Это ведь в тех краях он признался Надежде Мандельштам, что, увидев верблюда, вспомнил ее мужа, и сразу потекла лирика:

Пустыни Азии зияют,

Стоит верблюд змеиномордый.

Его двугорбым называют,

Но я сказал бы: он двугордый.

Четверостишию явно не хватало посвящения «О.М.». И там же написалась такая стихотворная «Лолита», которую спокойно печатали в советском собрании сочинений:

Есть у Гафур Гуляма дочь.

По очерку лица

Халида смуглая точь-в-точь

Похожа на отца.

Но только меньше ровный нос,

Нежнее кожи цвет.

И говорят пятнадцать кос,

Что ей пятнадцать лет.

Она в саду цветет, как мак,

И пахнет, как чабрец.

Стучи в резную дверь… но так,

Чтоб не слыхал отец.

Тем же 1942 годом Катаев датировал четверостишие «Могила Тамерлана»:

Бессмертию вождя не верь:

Есть только бронзовая дверь,

Во тьму открытая немного,

И два гвардейца у порога.

По мнению Павла Катаева, стихи посвящены Мавзолею Ленина на Красной площади, что, в общем-то, лежит на поверхности. Спустя годы возникнет перекличка, когда Катаев назовет свою повесть об Ильиче «Маленькая железная дверь в стене». Но тут было и пророчество о развенчании другого «гения и вождя», «великого полководца»…

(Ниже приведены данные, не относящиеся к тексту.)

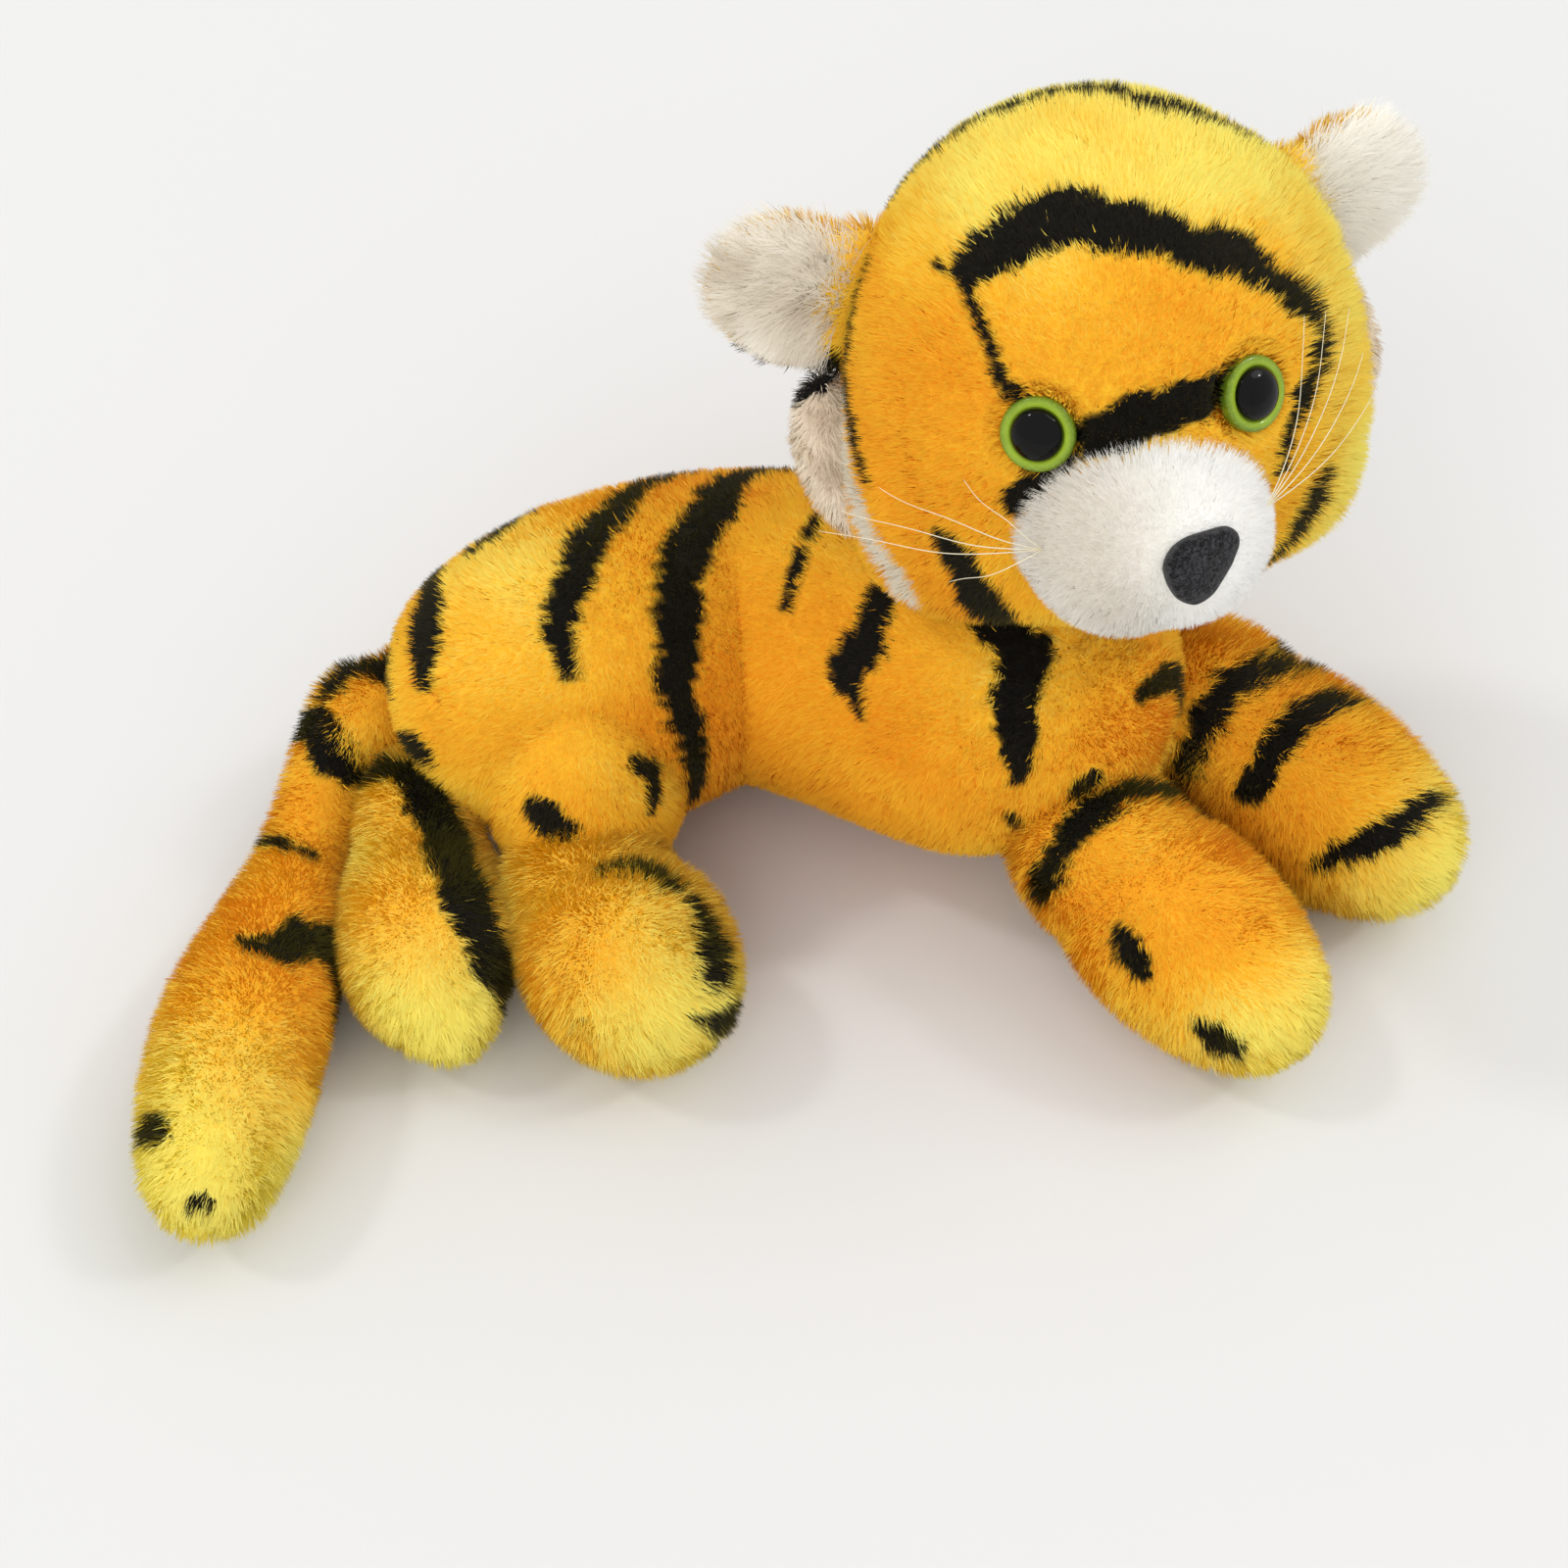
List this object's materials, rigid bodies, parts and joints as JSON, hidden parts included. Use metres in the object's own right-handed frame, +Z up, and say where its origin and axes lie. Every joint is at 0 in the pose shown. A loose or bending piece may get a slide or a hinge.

Да уже и тогда, минуя любую цензуру, в военной повести «Жена», «памяти Евгения Петрова», героиня Катаева, переживая гибель мужа-летчика, увидела в трагическом бреду: «Слава и смерть складывали в пустыне войны свой мавзолей из гигантских, полированных плит. Смерть клала — черные лабрадоровые плиты. Слава клала — красные, гранитные. Я подвела Андрея к темной бронзовой двери. Дверь отворилась. Я поцеловала Андрея в закрытые глаза и гипсовые губы. И уже нечем было дышать».

Кстати, именно это — по-моему, самое пронзительное — место заметил критик Ермилов в газете «Литература и искусство», назвав ««изобретением» плоховато-эстетского пошиба», «чуждым простому и суровому величию наших дней».

Смерть побеждает славу.

Вот бронзовая дверь — пустой прах, вот резная — пятнадцать девичьих кос…

В 1949-м Катаев вернулся к тому же образу в романе «За власть Советов»: у мавзолея «в красных и черных, гранитных и лабрадоровых плитах» у открытой двери «на часах стояли два курсанта»: «За этой бронзовой дверью мерцала таинственная, бархатная тьма».